WHAT IS ASKED — Identify each line in the records below that contains the word "object", and copy it.

*** DATA ***

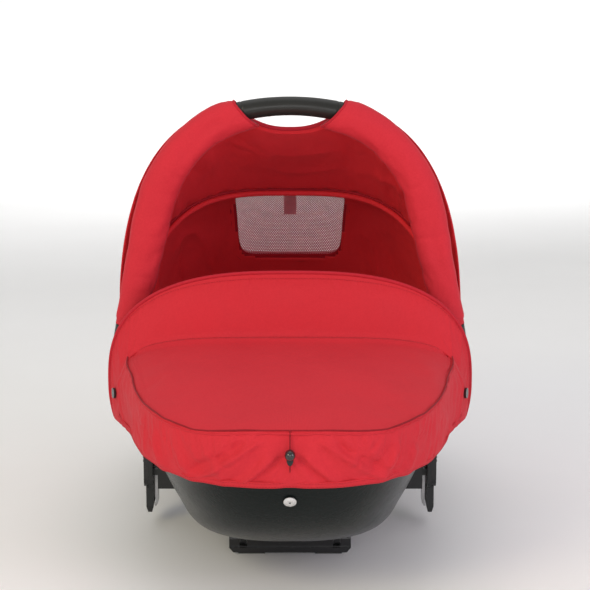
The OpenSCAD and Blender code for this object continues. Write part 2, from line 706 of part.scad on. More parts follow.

***
*** DATA ***

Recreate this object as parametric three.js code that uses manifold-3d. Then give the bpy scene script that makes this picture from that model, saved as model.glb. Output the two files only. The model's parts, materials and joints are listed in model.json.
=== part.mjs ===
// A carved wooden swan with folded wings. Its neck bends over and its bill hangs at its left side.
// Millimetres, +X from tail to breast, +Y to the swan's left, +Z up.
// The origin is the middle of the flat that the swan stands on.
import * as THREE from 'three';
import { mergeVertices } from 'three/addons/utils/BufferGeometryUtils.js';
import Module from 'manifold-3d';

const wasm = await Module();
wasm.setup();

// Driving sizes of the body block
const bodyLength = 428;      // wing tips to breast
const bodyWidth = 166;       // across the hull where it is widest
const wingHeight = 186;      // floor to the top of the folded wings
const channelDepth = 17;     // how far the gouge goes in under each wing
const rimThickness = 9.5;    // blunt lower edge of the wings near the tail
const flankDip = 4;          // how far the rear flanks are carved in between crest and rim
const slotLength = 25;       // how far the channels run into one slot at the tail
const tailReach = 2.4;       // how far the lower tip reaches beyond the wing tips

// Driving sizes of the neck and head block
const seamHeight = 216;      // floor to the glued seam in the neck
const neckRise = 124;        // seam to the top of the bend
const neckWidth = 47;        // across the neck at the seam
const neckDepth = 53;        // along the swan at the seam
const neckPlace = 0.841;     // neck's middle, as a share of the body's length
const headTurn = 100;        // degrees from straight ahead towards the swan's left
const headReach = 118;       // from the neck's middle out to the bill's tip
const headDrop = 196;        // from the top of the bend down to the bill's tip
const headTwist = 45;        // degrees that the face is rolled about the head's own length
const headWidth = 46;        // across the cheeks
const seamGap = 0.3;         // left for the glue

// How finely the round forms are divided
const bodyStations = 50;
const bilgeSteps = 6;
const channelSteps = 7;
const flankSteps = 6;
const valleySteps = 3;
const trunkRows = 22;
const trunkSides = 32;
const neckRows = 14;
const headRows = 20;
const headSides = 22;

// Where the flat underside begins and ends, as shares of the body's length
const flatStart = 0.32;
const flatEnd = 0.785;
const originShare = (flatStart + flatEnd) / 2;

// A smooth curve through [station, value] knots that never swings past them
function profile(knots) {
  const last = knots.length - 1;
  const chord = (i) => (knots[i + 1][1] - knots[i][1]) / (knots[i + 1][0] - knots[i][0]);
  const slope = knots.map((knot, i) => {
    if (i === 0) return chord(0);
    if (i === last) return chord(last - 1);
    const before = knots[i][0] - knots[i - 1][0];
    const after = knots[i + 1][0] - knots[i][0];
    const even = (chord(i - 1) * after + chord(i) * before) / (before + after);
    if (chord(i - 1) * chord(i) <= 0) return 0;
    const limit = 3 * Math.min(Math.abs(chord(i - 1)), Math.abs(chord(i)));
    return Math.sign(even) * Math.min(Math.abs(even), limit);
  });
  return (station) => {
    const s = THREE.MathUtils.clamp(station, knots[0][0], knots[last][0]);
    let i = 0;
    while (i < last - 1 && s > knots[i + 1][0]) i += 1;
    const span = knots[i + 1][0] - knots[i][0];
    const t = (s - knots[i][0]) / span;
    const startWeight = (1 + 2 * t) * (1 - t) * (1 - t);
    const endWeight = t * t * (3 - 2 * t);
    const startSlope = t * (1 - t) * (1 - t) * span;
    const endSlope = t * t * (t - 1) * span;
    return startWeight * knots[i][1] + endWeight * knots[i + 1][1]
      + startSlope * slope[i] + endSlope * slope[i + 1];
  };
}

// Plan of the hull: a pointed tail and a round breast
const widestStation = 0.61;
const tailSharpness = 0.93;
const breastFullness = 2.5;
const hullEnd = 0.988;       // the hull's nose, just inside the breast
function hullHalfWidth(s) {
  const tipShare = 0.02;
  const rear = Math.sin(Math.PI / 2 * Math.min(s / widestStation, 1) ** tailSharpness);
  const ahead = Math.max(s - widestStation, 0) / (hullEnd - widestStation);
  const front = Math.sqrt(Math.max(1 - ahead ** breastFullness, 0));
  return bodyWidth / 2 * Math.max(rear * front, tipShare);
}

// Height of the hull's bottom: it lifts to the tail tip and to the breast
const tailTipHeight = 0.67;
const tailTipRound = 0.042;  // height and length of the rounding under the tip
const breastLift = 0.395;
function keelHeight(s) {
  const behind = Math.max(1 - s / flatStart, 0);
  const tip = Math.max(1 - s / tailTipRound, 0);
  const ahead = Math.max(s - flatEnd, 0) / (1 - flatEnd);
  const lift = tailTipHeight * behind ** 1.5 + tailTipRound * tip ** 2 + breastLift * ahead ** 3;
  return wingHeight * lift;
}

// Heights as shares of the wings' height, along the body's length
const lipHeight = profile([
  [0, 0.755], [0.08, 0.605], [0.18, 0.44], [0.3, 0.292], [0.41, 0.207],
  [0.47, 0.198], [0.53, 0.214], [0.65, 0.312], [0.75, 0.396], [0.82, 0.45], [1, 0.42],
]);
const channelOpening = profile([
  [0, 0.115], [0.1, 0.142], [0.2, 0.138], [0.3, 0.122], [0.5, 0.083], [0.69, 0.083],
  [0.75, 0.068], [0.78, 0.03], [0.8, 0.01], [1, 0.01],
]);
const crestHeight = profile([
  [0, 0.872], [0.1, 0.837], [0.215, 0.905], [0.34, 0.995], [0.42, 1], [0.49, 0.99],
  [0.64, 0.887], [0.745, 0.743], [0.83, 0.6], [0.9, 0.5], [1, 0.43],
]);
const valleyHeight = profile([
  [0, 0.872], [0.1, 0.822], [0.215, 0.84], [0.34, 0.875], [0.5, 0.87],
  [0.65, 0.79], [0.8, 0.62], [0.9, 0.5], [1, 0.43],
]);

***

RIGHT ANSWER —
The OpenSCAD and Blender code for this object continues. Write part 2, from line 706 of part.scad on. More parts follow.
Recreate this object as parametric three.js code that uses manifold-3d. Then give the bpy scene script that makes this picture from that model, saved as model.glb. Output the two files only. The model's parts, materials and joints are listed in model.json.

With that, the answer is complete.